Available data
↓↓↓
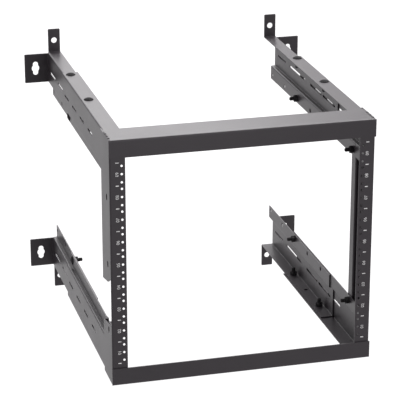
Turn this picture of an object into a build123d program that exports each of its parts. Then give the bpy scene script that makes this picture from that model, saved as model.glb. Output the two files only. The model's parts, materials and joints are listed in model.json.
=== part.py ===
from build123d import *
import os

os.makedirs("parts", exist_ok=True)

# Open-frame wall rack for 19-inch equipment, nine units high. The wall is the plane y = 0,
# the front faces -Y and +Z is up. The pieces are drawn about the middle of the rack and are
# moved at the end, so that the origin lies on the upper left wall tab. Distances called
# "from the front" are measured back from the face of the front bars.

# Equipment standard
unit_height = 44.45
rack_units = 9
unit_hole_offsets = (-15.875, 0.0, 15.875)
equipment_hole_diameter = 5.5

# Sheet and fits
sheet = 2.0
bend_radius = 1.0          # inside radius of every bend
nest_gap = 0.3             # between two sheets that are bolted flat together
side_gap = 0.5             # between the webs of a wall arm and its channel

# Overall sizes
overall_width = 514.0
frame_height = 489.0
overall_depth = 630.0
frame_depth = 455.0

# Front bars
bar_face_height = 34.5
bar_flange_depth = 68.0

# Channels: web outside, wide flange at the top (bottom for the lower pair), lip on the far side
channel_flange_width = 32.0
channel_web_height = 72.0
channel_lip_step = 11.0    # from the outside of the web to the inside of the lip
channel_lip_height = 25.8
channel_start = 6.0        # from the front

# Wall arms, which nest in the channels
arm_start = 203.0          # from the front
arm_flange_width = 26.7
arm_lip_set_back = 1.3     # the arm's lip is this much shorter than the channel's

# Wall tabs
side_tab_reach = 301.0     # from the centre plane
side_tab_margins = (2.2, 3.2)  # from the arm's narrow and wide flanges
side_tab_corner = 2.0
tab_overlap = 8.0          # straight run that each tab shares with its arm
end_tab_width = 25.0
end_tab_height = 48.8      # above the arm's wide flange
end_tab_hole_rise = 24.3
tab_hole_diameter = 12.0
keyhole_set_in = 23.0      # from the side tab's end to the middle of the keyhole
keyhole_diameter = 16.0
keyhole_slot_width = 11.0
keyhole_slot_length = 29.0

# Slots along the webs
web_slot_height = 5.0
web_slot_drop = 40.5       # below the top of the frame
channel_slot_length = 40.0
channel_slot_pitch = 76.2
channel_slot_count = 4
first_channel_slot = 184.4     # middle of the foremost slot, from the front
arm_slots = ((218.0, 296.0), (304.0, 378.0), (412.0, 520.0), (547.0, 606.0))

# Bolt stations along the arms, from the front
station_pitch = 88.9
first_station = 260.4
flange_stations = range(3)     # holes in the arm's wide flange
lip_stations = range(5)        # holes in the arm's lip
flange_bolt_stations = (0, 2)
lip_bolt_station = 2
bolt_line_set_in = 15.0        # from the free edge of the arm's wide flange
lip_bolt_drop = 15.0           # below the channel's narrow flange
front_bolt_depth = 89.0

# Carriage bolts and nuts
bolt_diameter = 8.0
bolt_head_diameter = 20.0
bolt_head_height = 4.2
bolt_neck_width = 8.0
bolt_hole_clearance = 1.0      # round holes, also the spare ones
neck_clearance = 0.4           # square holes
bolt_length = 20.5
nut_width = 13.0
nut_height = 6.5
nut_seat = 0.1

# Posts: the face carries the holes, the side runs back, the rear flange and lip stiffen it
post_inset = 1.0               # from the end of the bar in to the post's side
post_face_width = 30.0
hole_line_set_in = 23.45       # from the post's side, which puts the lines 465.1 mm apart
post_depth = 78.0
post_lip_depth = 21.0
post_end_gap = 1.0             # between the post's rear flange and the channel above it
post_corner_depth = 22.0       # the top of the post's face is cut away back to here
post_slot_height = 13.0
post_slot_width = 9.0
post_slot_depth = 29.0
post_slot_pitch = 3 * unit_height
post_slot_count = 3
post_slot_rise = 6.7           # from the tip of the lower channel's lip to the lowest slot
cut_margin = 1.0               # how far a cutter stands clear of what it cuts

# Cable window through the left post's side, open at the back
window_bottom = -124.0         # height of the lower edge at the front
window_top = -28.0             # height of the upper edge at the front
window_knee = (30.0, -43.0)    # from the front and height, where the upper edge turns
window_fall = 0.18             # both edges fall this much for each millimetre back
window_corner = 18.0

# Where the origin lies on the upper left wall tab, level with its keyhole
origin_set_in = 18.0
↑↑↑
Your task
Reproduce the whole listing word for word.

In response
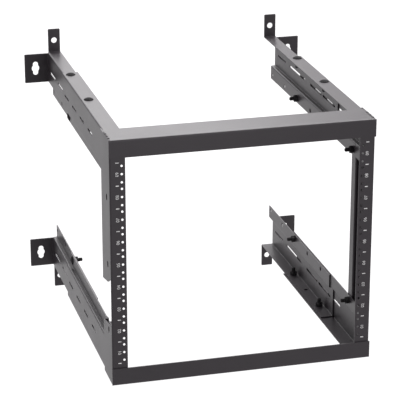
Turn this picture of an object into a build123d program that exports each of its parts. Then give the bpy scene script that makes this picture from that model, saved as model.glb. Output the two files only. The model's parts, materials and joints are listed in model.json.
=== part.py ===
from build123d import *
import os

os.makedirs("parts", exist_ok=True)

# Open-frame wall rack for 19-inch equipment, nine units high. The wall is the plane y = 0,
# the front faces -Y and +Z is up. The pieces are drawn about the middle of the rack and are
# moved at the end, so that the origin lies on the upper left wall tab. Distances called
# "from the front" are measured back from the face of the front bars.

# Equipment standard
unit_height = 44.45
rack_units = 9
unit_hole_offsets = (-15.875, 0.0, 15.875)
equipment_hole_diameter = 5.5

# Sheet and fits
sheet = 2.0
bend_radius = 1.0          # inside radius of every bend
nest_gap = 0.3             # between two sheets that are bolted flat together
side_gap = 0.5             # between the webs of a wall arm and its channel

# Overall sizes
overall_width = 514.0
frame_height = 489.0
overall_depth = 630.0
frame_depth = 455.0

# Front bars
bar_face_height = 34.5
bar_flange_depth = 68.0

# Channels: web outside, wide flange at the top (bottom for the lower pair), lip on the far side
channel_flange_width = 32.0
channel_web_height = 72.0
channel_lip_step = 11.0    # from the outside of the web to the inside of the lip
channel_lip_height = 25.8
channel_start = 6.0        # from the front

# Wall arms, which nest in the channels
arm_start = 203.0          # from the front
arm_flange_width = 26.7
arm_lip_set_back = 1.3     # the arm's lip is this much shorter than the channel's

# Wall tabs
side_tab_reach = 301.0     # from the centre plane
side_tab_margins = (2.2, 3.2)  # from the arm's narrow and wide flanges
side_tab_corner = 2.0
tab_overlap = 8.0          # straight run that each tab shares with its arm
end_tab_width = 25.0
end_tab_height = 48.8      # above the arm's wide flange
end_tab_hole_rise = 24.3
tab_hole_diameter = 12.0
keyhole_set_in = 23.0      # from the side tab's end to the middle of the keyhole
keyhole_diameter = 16.0
keyhole_slot_width = 11.0
keyhole_slot_length = 29.0

# Slots along the webs
web_slot_height = 5.0
web_slot_drop = 40.5       # below the top of the frame
channel_slot_length = 40.0
channel_slot_pitch = 76.2
channel_slot_count = 4
first_channel_slot = 184.4     # middle of the foremost slot, from the front
arm_slots = ((218.0, 296.0), (304.0, 378.0), (412.0, 520.0), (547.0, 606.0))

# Bolt stations along the arms, from the front
station_pitch = 88.9
first_station = 260.4
flange_stations = range(3)     # holes in the arm's wide flange
lip_stations = range(5)        # holes in the arm's lip
flange_bolt_stations = (0, 2)
lip_bolt_station = 2
bolt_line_set_in = 15.0        # from the free edge of the arm's wide flange
lip_bolt_drop = 15.0           # below the channel's narrow flange
front_bolt_depth = 89.0

# Carriage bolts and nuts
bolt_diameter = 8.0
bolt_head_diameter = 20.0
bolt_head_height = 4.2
bolt_neck_width = 8.0
bolt_hole_clearance = 1.0      # round holes, also the spare ones
neck_clearance = 0.4           # square holes
bolt_length = 20.5
nut_width = 13.0
nut_height = 6.5
nut_seat = 0.1

# Posts: the face carries the holes, the side runs back, the rear flange and lip stiffen it
post_inset = 1.0               # from the end of the bar in to the post's side
post_face_width = 30.0
hole_line_set_in = 23.45       # from the post's side, which puts the lines 465.1 mm apart
post_depth = 78.0
post_lip_depth = 21.0
post_end_gap = 1.0             # between the post's rear flange and the channel above it
post_corner_depth = 22.0       # the top of the post's face is cut away back to here
post_slot_height = 13.0
post_slot_width = 9.0
post_slot_depth = 29.0
post_slot_pitch = 3 * unit_height
post_slot_count = 3
post_slot_rise = 6.7           # from the tip of the lower channel's lip to the lowest slot
cut_margin = 1.0               # how far a cutter stands clear of what it cuts

# Cable window through the left post's side, open at the back
window_bottom = -124.0         # height of the lower edge at the front
window_top = -28.0             # height of the upper edge at the front
window_knee = (30.0, -43.0)    # from the front and height, where the upper edge turns
window_fall = 0.18             # both edges fall this much for each millimetre back
window_corner = 18.0

# Where the origin lies on the upper left wall tab, level with its keyhole
origin_set_in = 18.0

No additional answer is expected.